Jeremy Lau, a spokesman for Hutchison, wasn't available to comment when called by Bloomberg News. DBS Bank Ltd, Deutsche Bank AG and Goldman Sachs Group Inc will manage the listing, the statement said.

A $6 billion sale "doesn't seem to be a crazy figure" based on rough calculations, Ryu said. The IPO could be the largest in Singapore, he said.

The assets to be sold generate about half of earnings before interest, tax, depreciation and amortization at Hutchison's port unit, Fitch Ratings said in a statement. The sale will likely result in a "meaningful" reduction in Hutchison's debt, without affecting its A- rating, Fitch said. A- is Fitch's seventh-highest investment grade.

Hutchison fell 2.4 percent to close at HK$93.50 ($12.01)in Hong Kong. The company jumped 65 percent in the past year, the best performance in the Hang Seng Index.

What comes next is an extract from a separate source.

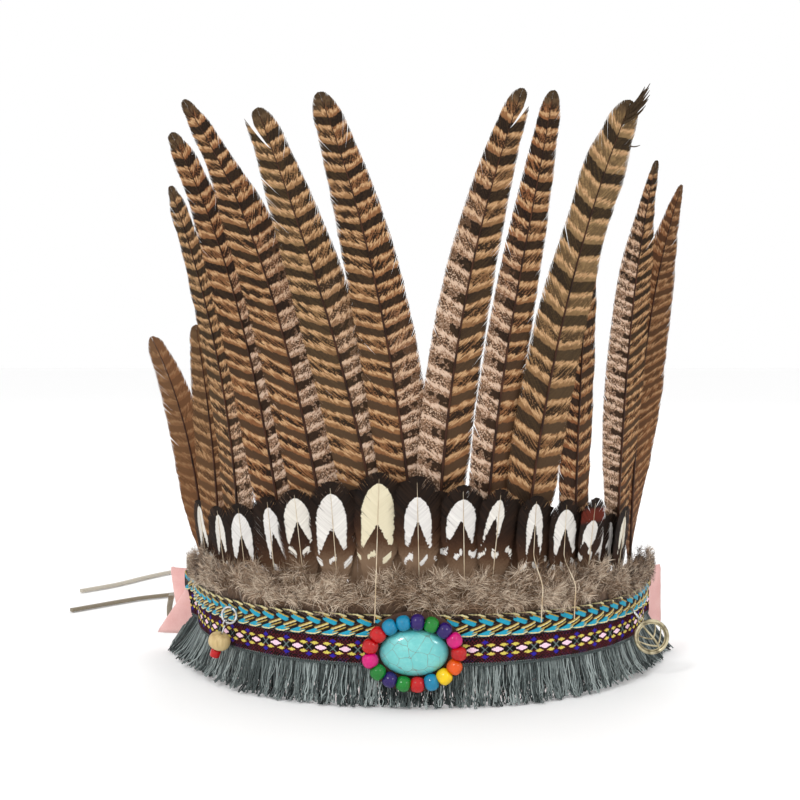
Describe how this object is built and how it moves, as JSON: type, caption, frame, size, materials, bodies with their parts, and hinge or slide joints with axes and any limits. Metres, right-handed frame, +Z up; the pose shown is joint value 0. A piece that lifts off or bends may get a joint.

Li, Hong Kong's richest man with a $24 billion fortune, according to Forbes, arrived in the city as a refugee from the Chinese mainland in 1940. He swept factory floors to survive during the Japanese occupation of Hong Kong during World War II. After the war, he opened a plastic-flower factory and began buying Hong Kong property in 1967 when riots caused land prices in the city to collapse. The 82-year-old is the chairman of Hutchison and controls it through his flagship company Cheung Kong Holdings Ltd.

Hutchison, which also invests in real estate, mobile-phone services, infrastructure and drugstores, said the sale would help it pay for expansion plans and pare debt, without elaborating. The new trust, to be managed by Hutchison, will also be more easily able to raise funds, according to the statement.

"This new public vehicle will be an integral part of the group's global ports operations," Hutchison Managing Director Canning Fok said in a statement. The trust "will provide the best ongoing structure for operation, development and financing of future growth of its port operations in the Pearl River Delta."